§ **Aim of the task**: Select from the records below every line that has the word "this" in it.

[start Listing]

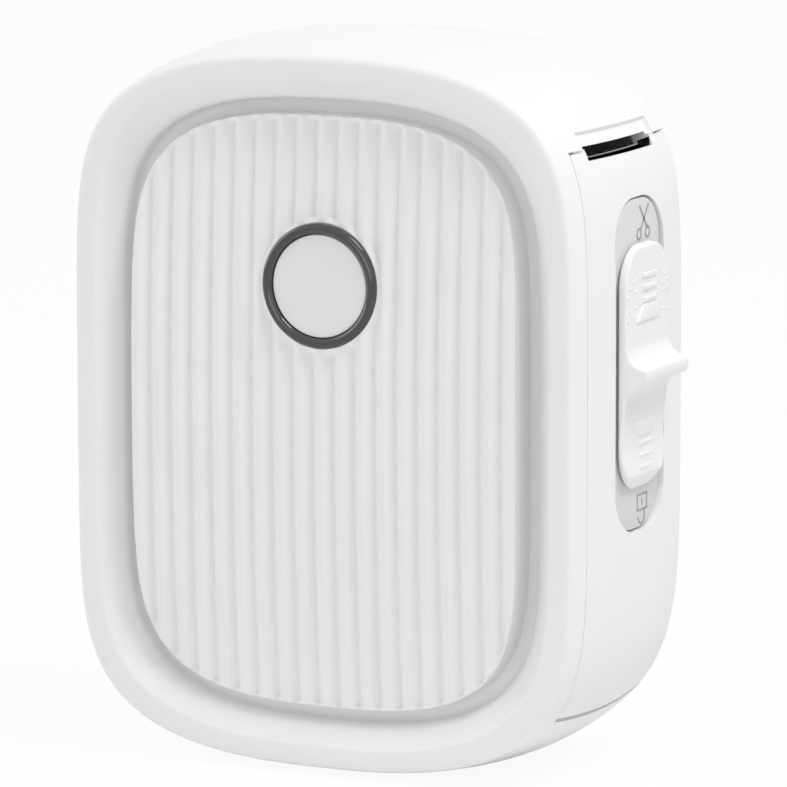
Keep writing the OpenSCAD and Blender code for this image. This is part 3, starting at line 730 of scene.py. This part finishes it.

[end Listing]
[start Listing]

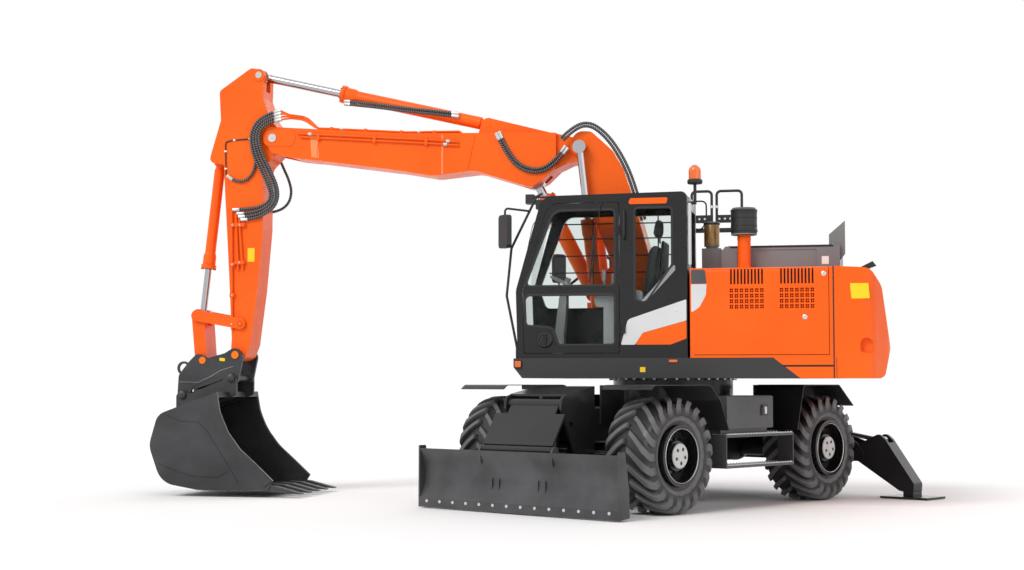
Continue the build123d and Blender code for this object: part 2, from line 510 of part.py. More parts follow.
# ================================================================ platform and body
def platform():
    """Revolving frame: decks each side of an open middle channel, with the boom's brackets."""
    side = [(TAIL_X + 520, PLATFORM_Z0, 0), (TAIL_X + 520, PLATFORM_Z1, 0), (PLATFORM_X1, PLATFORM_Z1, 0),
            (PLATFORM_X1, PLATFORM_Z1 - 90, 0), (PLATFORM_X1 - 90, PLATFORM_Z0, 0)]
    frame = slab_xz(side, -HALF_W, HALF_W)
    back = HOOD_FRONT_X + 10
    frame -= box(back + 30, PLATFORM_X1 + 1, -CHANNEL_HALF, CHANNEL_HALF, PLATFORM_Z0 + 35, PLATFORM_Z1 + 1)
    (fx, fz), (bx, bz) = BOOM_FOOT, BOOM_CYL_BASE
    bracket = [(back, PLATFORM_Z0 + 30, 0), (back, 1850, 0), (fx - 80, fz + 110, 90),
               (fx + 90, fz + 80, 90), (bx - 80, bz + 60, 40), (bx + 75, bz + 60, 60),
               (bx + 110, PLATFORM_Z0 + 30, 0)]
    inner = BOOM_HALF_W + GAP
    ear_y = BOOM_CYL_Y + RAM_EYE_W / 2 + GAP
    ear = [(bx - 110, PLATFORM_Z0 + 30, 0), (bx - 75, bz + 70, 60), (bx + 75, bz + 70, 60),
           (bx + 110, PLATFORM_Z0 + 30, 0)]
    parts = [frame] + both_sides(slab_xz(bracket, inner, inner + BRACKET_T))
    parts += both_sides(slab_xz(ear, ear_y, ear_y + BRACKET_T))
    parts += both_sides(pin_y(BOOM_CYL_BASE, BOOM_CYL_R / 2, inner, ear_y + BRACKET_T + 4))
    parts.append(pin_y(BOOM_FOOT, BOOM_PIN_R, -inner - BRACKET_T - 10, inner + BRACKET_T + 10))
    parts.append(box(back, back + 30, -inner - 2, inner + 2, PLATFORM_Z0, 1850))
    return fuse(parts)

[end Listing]

§ **Finished exercise**:
Keep writing the OpenSCAD and Blender code for this image. This is part 3, starting at line 730 of scene.py. This part finishes it.
Continue the build123d and Blender code for this object: part 2, from line 510 of part.py. More parts follow.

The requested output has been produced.